***** Material provided

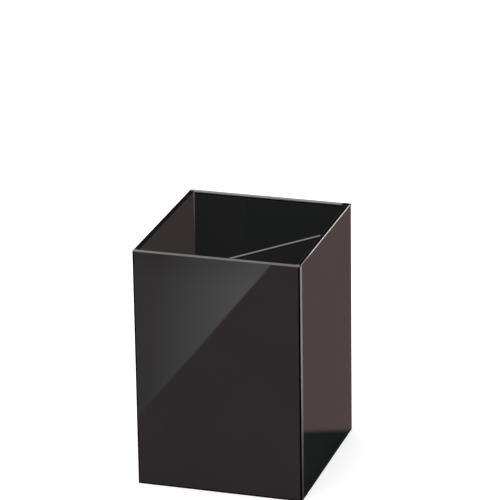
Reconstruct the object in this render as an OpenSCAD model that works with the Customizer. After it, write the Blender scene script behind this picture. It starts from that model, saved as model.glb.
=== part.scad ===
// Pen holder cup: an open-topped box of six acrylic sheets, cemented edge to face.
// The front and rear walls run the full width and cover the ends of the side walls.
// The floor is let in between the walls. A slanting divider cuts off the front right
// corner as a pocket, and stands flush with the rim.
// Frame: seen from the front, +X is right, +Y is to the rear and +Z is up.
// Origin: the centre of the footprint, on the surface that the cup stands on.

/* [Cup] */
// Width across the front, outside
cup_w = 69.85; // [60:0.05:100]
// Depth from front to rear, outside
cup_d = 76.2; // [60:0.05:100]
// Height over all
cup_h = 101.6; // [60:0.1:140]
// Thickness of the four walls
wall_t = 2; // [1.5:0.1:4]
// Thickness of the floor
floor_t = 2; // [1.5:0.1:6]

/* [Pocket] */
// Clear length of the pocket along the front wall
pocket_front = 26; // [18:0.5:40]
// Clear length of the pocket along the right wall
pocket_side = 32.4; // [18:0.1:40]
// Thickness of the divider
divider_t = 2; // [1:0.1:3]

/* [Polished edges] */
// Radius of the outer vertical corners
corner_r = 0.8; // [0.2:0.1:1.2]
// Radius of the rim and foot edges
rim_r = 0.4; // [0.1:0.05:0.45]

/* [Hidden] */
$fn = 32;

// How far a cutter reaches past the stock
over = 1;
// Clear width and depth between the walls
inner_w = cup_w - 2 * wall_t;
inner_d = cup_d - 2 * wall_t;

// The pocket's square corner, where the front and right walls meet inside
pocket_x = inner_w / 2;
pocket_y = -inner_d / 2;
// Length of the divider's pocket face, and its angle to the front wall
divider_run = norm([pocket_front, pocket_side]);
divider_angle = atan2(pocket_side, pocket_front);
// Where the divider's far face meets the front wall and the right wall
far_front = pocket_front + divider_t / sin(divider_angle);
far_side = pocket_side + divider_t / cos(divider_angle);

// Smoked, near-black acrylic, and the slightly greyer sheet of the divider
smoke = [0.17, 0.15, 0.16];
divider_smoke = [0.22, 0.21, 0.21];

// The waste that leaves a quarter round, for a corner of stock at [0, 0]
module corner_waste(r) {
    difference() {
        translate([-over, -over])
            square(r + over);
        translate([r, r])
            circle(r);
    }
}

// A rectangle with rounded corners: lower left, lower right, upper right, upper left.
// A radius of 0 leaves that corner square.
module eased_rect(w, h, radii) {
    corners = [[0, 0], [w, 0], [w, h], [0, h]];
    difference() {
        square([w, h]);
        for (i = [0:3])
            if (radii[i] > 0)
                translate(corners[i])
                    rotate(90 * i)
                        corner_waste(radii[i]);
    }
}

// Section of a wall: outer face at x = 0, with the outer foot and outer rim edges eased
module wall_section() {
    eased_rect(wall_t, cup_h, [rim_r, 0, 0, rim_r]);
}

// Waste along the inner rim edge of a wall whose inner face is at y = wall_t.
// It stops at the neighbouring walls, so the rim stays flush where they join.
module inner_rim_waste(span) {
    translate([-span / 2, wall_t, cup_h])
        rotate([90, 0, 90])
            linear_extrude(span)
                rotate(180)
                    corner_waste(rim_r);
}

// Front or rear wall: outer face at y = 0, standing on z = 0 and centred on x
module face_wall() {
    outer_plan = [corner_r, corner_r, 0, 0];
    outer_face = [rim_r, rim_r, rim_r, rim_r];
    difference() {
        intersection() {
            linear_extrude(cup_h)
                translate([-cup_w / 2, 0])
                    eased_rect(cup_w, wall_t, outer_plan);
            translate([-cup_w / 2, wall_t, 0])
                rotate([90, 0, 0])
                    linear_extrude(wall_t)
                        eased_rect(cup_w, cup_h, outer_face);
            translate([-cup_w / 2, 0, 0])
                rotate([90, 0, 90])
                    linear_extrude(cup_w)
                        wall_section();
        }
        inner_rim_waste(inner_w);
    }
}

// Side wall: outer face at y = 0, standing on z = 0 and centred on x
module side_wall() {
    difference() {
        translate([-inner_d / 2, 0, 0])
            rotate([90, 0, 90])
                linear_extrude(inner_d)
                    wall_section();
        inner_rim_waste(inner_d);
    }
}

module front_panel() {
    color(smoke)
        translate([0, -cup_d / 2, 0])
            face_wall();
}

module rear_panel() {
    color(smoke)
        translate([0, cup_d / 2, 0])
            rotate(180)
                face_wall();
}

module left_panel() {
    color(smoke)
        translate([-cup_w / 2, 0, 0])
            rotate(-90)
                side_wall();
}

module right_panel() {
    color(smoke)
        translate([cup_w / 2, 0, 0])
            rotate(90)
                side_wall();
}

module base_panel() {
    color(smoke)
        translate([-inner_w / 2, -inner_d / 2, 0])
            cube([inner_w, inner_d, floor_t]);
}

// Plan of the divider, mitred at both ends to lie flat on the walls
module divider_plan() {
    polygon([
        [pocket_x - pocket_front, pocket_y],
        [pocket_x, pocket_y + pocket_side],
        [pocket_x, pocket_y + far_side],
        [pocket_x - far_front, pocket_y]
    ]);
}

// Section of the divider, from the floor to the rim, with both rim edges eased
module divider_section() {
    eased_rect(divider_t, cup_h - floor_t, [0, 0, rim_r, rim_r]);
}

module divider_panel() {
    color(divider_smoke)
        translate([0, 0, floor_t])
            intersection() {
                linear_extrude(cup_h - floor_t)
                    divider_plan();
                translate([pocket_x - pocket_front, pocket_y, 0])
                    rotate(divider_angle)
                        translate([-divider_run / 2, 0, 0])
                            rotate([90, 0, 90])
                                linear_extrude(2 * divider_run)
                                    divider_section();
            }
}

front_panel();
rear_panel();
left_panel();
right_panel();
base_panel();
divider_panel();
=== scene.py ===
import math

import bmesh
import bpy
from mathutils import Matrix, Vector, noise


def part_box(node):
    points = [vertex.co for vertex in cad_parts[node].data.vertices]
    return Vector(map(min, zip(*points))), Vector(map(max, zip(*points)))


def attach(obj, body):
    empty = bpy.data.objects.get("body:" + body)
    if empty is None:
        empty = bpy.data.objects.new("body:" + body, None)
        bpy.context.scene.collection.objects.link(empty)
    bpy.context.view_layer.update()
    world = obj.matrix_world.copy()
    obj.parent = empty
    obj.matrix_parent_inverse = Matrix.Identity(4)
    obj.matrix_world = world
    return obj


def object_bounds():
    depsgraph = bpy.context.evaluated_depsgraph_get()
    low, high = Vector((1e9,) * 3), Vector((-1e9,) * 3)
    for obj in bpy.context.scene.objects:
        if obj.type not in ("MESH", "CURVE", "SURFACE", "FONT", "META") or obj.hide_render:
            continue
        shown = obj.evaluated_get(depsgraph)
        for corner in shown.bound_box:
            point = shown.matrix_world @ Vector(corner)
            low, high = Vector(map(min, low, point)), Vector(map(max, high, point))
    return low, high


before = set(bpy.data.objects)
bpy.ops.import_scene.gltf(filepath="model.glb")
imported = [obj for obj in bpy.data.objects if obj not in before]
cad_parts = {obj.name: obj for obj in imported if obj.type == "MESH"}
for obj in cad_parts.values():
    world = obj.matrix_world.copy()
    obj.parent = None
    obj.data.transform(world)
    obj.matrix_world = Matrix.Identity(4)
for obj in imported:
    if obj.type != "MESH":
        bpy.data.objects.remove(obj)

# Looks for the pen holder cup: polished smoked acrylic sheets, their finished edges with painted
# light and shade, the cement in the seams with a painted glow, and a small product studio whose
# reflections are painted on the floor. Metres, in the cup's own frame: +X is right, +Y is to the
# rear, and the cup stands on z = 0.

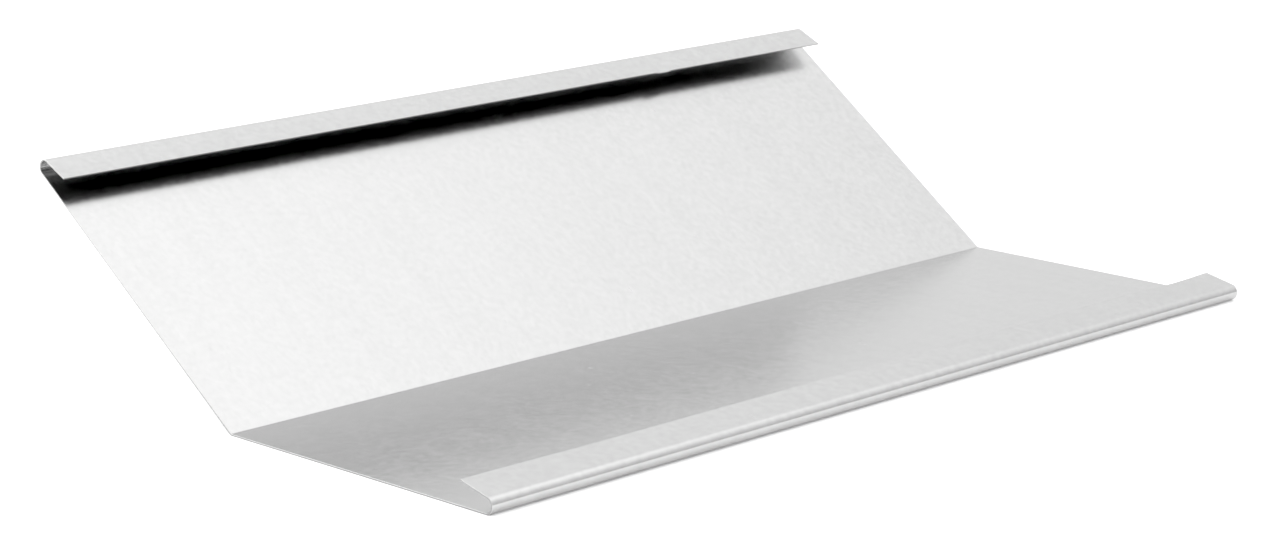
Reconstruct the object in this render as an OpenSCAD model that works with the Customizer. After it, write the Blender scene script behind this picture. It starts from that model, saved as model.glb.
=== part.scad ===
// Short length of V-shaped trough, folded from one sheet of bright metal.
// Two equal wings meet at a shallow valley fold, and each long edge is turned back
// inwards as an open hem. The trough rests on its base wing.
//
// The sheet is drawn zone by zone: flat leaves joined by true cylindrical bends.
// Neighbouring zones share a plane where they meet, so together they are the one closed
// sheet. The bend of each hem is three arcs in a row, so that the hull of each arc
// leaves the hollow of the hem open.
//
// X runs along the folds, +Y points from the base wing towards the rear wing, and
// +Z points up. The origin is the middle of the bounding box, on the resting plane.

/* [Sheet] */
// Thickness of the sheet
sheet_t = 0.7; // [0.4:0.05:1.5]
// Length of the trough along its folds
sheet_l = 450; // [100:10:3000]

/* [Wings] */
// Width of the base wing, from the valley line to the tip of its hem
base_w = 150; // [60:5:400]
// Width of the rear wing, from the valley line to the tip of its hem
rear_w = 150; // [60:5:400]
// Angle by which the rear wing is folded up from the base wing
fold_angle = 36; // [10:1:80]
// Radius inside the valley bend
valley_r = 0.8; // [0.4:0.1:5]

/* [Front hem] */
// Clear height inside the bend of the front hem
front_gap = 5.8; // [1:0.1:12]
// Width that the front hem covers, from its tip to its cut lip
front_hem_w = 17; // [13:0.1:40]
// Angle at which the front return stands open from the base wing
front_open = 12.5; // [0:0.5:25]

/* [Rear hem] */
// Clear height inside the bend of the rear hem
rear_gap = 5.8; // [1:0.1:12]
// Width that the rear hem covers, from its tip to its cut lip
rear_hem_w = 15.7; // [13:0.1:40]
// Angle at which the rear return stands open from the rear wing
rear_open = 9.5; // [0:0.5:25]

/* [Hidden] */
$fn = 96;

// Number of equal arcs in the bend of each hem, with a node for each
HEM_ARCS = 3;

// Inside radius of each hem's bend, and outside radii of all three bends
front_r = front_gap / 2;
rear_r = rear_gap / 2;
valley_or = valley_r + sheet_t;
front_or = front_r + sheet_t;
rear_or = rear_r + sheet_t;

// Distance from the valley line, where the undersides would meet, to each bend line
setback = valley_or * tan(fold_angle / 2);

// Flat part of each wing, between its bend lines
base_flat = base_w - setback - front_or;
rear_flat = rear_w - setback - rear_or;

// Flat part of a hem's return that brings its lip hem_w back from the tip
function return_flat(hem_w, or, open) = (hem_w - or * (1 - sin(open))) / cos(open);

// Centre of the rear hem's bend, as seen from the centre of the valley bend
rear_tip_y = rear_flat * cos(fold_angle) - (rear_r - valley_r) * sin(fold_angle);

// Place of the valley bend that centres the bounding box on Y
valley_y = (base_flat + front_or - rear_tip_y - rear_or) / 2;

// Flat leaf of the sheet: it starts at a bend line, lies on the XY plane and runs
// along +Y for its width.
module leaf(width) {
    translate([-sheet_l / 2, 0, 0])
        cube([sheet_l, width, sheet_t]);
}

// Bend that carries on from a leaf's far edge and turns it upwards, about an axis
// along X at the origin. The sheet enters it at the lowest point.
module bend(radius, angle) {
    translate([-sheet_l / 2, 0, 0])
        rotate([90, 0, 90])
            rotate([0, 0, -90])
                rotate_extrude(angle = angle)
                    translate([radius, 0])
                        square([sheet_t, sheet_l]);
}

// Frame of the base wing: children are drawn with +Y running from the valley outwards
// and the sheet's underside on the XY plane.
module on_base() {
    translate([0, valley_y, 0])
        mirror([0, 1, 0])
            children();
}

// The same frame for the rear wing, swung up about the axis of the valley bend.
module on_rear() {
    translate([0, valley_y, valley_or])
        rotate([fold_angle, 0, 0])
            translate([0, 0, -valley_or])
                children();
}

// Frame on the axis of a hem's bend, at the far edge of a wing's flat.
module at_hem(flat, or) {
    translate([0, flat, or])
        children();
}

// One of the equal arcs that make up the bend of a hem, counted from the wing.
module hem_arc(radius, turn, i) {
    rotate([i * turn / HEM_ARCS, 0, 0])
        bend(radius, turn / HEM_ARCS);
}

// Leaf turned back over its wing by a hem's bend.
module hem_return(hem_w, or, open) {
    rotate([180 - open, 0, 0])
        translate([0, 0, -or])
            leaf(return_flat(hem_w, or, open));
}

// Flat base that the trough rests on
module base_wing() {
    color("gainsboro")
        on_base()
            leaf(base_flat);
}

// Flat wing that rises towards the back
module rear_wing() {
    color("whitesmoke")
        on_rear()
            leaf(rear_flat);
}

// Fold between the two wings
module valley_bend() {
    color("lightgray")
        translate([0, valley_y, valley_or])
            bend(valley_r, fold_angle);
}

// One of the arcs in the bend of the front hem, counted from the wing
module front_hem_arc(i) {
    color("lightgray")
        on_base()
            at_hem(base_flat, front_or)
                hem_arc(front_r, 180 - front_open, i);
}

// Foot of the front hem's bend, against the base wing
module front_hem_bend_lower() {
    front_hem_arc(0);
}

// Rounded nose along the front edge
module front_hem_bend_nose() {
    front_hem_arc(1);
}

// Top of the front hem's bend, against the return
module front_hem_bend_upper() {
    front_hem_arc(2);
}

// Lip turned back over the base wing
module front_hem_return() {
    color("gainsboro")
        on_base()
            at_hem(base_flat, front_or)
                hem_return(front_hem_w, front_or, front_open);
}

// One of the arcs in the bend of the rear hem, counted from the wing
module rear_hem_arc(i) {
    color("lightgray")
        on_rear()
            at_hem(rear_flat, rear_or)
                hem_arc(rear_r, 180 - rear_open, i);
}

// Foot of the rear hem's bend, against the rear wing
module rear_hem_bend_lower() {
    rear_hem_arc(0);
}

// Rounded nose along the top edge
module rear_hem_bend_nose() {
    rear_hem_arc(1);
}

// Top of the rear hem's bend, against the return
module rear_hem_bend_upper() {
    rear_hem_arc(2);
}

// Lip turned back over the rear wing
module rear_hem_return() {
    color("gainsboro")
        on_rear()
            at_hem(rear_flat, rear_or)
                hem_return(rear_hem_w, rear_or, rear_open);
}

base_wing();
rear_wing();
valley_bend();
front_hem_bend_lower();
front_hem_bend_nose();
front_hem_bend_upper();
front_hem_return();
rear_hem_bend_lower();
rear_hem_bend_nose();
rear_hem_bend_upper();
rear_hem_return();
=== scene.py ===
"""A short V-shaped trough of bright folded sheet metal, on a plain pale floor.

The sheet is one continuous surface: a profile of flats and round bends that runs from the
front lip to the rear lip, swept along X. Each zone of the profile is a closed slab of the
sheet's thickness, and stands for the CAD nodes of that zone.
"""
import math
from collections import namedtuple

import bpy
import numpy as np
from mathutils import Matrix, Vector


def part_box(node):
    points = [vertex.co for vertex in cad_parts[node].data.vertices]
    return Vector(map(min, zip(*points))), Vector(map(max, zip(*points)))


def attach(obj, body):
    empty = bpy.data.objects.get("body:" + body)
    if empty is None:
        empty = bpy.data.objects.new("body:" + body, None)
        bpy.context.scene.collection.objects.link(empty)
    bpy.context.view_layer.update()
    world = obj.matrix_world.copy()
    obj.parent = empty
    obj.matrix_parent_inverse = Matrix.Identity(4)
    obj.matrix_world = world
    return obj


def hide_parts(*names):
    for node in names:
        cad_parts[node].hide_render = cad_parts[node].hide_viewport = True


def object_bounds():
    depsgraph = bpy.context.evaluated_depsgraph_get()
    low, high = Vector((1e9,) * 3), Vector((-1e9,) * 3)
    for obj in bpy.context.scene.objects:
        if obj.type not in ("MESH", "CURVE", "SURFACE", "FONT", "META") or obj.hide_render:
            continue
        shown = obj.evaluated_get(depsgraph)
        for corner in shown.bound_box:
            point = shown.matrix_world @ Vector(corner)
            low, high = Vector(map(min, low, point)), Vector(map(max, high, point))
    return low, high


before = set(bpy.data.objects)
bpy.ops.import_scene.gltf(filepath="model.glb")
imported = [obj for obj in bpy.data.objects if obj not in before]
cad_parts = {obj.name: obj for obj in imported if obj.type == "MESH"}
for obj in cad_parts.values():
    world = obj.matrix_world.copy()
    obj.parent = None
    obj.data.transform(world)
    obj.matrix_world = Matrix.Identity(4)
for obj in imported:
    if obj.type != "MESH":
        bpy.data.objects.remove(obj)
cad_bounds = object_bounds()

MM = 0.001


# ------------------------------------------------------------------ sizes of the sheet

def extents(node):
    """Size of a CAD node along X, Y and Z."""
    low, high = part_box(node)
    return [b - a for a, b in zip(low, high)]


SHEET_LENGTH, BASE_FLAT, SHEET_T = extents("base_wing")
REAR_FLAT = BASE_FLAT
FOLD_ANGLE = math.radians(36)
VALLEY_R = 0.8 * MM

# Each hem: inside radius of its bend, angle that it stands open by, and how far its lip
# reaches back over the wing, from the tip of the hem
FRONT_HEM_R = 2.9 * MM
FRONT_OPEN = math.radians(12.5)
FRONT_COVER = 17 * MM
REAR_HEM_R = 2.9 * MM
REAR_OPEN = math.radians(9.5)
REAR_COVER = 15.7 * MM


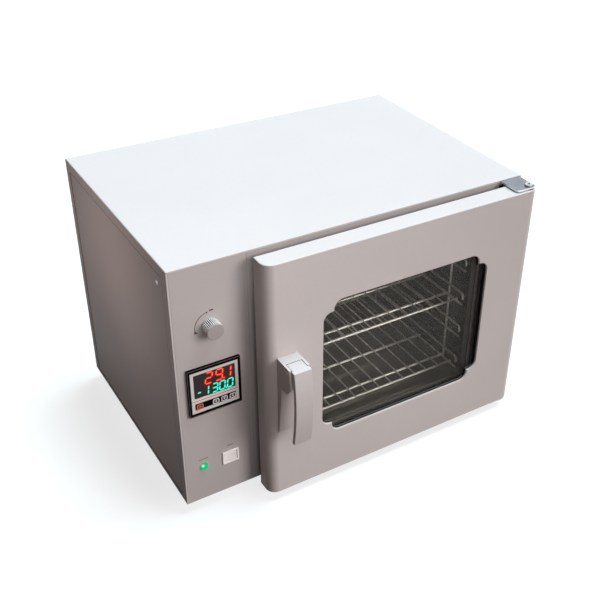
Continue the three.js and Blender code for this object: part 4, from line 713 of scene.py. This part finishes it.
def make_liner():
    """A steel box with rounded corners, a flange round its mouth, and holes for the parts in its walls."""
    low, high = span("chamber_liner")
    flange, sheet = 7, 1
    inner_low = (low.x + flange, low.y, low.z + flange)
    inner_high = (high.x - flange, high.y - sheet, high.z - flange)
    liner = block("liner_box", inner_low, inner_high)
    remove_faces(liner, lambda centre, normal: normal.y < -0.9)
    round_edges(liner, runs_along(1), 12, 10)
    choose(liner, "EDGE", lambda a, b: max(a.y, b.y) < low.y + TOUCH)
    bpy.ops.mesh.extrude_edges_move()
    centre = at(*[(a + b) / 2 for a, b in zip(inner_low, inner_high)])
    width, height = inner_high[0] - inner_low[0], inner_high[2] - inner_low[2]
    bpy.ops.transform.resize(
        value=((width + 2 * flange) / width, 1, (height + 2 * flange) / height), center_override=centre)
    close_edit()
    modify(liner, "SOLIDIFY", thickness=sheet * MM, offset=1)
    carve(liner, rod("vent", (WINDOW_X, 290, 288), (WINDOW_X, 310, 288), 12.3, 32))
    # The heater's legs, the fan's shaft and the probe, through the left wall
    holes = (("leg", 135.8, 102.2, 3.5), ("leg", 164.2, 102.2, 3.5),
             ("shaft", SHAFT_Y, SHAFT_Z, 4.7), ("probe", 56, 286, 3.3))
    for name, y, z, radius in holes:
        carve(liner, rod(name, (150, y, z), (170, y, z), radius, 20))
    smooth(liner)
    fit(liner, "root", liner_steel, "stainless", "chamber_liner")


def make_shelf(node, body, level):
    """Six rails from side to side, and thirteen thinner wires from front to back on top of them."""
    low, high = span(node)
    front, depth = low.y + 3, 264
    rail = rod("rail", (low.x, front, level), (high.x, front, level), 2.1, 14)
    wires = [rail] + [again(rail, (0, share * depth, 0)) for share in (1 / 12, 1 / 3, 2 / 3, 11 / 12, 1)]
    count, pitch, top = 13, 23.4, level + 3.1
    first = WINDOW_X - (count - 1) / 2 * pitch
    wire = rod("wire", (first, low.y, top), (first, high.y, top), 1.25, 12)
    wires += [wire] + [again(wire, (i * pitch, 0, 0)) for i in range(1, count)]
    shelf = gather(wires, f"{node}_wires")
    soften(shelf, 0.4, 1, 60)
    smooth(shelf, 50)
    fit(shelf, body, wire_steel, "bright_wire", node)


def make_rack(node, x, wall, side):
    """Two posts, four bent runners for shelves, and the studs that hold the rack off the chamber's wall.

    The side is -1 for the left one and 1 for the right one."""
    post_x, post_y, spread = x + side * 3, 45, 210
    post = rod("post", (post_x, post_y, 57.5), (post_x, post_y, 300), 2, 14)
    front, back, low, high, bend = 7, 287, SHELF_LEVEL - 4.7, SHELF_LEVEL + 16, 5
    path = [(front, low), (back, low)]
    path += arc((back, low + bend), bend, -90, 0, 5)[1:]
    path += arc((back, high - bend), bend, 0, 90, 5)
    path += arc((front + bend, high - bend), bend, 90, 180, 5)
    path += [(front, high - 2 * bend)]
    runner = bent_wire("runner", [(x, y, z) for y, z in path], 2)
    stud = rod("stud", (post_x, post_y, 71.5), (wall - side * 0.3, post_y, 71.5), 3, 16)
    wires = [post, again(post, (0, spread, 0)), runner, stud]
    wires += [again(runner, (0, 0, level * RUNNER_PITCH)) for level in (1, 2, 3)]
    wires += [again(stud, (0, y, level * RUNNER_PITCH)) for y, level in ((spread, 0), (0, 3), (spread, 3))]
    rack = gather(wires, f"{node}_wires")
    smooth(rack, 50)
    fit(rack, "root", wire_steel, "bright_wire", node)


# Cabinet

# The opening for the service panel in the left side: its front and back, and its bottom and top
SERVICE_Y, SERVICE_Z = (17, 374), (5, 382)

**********

## What the task requires:
Give again the run of lines that opens at the line with "the top edge" and closes at the line with "for node in", exactly, and only that run.

## Response to the exercise:
// Rounded nose along the top edge
module rear_hem_bend_nose() {
    rear_hem_arc(1);
}

// Top of the rear hem's bend, against the return
module rear_hem_bend_upper() {
    rear_hem_arc(2);
}

// Lip turned back over the rear wing
module rear_hem_return() {
    color("gainsboro")
        on_rear()
            at_hem(rear_flat, rear_or)
                hem_return(rear_hem_w, rear_or, rear_open);
}

base_wing();
rear_wing();
valley_bend();
front_hem_bend_lower();
front_hem_bend_nose();
front_hem_bend_upper();
front_hem_return();
rear_hem_bend_lower();
rear_hem_bend_nose();
rear_hem_bend_upper();
rear_hem_return();
=== scene.py ===
"""A short V-shaped trough of bright folded sheet metal, on a plain pale floor.

The sheet is one continuous surface: a profile of flats and round bends that runs from the
front lip to the rear lip, swept along X. Each zone of the profile is a closed slab of the
sheet's thickness, and stands for the CAD nodes of that zone.
"""
import math
from collections import namedtuple

import bpy
import numpy as np
from mathutils import Matrix, Vector


def part_box(node):
    points = [vertex.co for vertex in cad_parts[node].data.vertices]
    return Vector(map(min, zip(*points))), Vector(map(max, zip(*points)))


def attach(obj, body):
    empty = bpy.data.objects.get("body:" + body)
    if empty is None:
        empty = bpy.data.objects.new("body:" + body, None)
        bpy.context.scene.collection.objects.link(empty)
    bpy.context.view_layer.update()
    world = obj.matrix_world.copy()
    obj.parent = empty
    obj.matrix_parent_inverse = Matrix.Identity(4)
    obj.matrix_world = world
    return obj


def hide_parts(*names):
    for node in names:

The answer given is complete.